Ann’s work has become increasingly popular in recent years, with commissions around the globe for private collections, such as; HRH, Her Majesty Queen Elizabeth II, HRH Prince Charles, The Duke of Westminster, Gwyneth Paltrow, Issey Miyake and Gordon Ramsay, amongst others. Her work is also held in many public and company collections including: The Victoria and Albert Museum, The United Nations, The Royal College of Art, The Design Museum, London, The Thames Diamond Jubilee Foundation and The Worshipful Company of Haberdashers, The National Trust, The Commonwealth Institute, Citibank, Waldorf Astoria, W Hotels, DAKS, Dunhill, Agent Provocateur and London’s fashionable Chiltern Firehouse.
The originality of her oeuvre is in the creative use of use of abandoned every-day items which are repurposed, as well as the use of multiples of objects to create pattern and interest, which is central to her function as an artist. She explained that “all objects are saturated with cultural meaning which, as an artist, I seek to explore, unravel and investigate. Mundane objects such as knives and forks, barbed wire, pins and paintbrushes come with their own ready-made histories and associations, which can be unravelled and analysed if rearranged, distorted or realigned to give them new meaning as sculpture”.
It is being donated by Carrington to raise funds for the Royal charity set up in 1882 by Lady Wolverton, whose friend Princess Mary Adelaide of Teck (mother of the future Queen Mary) became the Guild’s first Royal patron. In 1897, her daughter, the Duchess of York (the future Queen Mary) became the patron, having helped her mother with the charity since childhood. It has remained under Royal patronage to date, having been renamed several times, including in 1910 when Queen Mary (on becoming Queen Consort) renamed the charity ‘Queen Mary’s Needlework Guild’ and in 1914 established St James’s Palace as its’ headquarters.

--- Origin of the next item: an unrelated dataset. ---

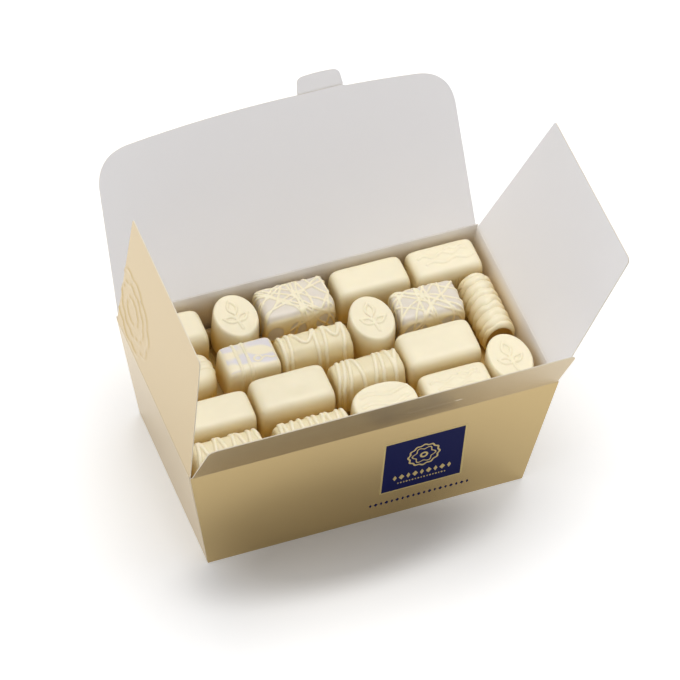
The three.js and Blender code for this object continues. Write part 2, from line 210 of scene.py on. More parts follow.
def add_piece(name, points, faces, materials, indices=None, masks=None, merge=1e-6):
    """A mesh object from points in metres and faces, with doubles merged, holes closed, faces turned
    outwards, and smooth but for its sharp folds. masks are named numbers, one for each point."""
    mesh = bpy.data.meshes.new(name)
    mesh.from_pydata(points, [], faces)
    for m in materials:
        mesh.materials.append(m)
    if indices is not None:
        mesh.polygons.foreach_set("material_index", np.asarray(indices, np.int32))
    for key, values in (masks or {}).items():
        mask = mesh.attributes.new(key, "FLOAT", "POINT")
        mask.data.foreach_set("value", np.asarray(values, np.float32).ravel())
    shape = bmesh.new()
    shape.from_mesh(mesh)
    if merge:
        bmesh.ops.remove_doubles(shape, verts=shape.verts, dist=merge)
    bmesh.ops.holes_fill(shape, edges=shape.edges, sides=0)
    bmesh.ops.recalc_face_normals(shape, faces=shape.faces)
    shape.to_mesh(mesh)
    shape.free()
    mesh.polygons.foreach_set("use_smooth", np.full(len(mesh.polygons), True))
    mesh.set_sharp_from_angle(angle=SHARP_FOLD)
    made = bpy.data.objects.new(name, mesh)
    bpy.context.scene.collection.objects.link(made)
    return made


def quads(rows, columns):
    """Faces of a grid of points stored row by row."""
    i, j = np.meshgrid(np.arange(rows - 1), np.arange(columns - 1), indexing="ij")
    a = (i * columns + j).ravel()
    return np.stack([a, a + columns, a + columns + 1, a + 1], 1)


def board_sheet(inner, normal, keep=None):
    """A sheet of board as points, faces and material numbers: an inner grid, its copy set back by the
    board against the normal, and a strip along every edge that only one cell has. keep marks the cells
    that are not punched out."""
    count = inner.shape[0] * inner.shape[1]
    cells = quads(*inner.shape[:2])
    if keep is not None:
        cells = cells[keep.ravel()]
    sides = np.stack([cells, np.roll(cells, -1, 1)], 2).reshape(-1, 2)
    rim = sides[~np.isin(sides[:, 0] * count + sides[:, 1], sides[:, 1] * count + sides[:, 0])]
    strip = np.stack([rim[:, 1], rim[:, 0], rim[:, 0] + count, rim[:, 1] + count], 1)
    faces = np.concatenate([cells, cells[:, ::-1] + count, strip])
    points = np.concatenate([inner, inner - np.asarray(normal) * BOARD * MM]).reshape(-1, 3)
    used, faces = np.unique(faces, return_inverse=True)
    return points[used], faces.reshape(-1, 4), np.repeat([1, 0, 2], [len(cells), len(cells), len(strip)])


def joined(parts):
    """Several shapes as one list of points, faces and material numbers."""
    starts = np.cumsum([0] + [len(p) for p, f, n in parts[:-1]])
    faces = np.concatenate([f + start for start, (p, f, n) in zip(starts, parts)])
    return np.concatenate([p for p, f, n in parts]), faces, np.concatenate([n for p, f, n in parts])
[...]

The charity, which makes, sources and buys new clothing, sleeping bags, bedding and towels to give to British charities (such as babies and children in hospital, the homeless and refugees, the elderly and people in hospices and women and children in refuges), still receives, sorts and distributes the clothing and bedding at St James’s Palace today. Queen Elizabeth the Queen Mother served as their patron for almost fifty years (from 1953 until 2002). It was renamed again in 2010 as The Queen Mother’s Clothing Guild, its’ title today, as a tribute to her.
Speaking from The Queen Mother’s Clothing Guild, Hadley Denny explained: “The Queen Mother’s Clothing Guild is one of the UK’s oldest charities and from its’ foundation in 1882 its’ purpose has been to support those most in need. We respond to charities across the UK for clothing and bedding items that they have difficulty sourcing or funding themselves. We know that a gift of new clothing or bedding provides warmth and comfort, helping restore dignity and self-respect. Over the year The Queen Mother’s Clothing Guild fundraises in order to source and purchase large amounts of clothing and bedding and our many supporters and volunteers also lovingly hand make thousands of hats, gloves, scarves, clothes and blankets. Every autumn, as we have done for over 100 years, we hold an event at St James’s Palace in London, where we sort, count and pack all of the clothing and bedding, ready for collection by the various charities. Distributing in autumn works well for many charities as their needs are greatest in the winter months. We hope this generous donation of a stunning work by Ann Carrington will help towards our central goal, to help as many people as possible.”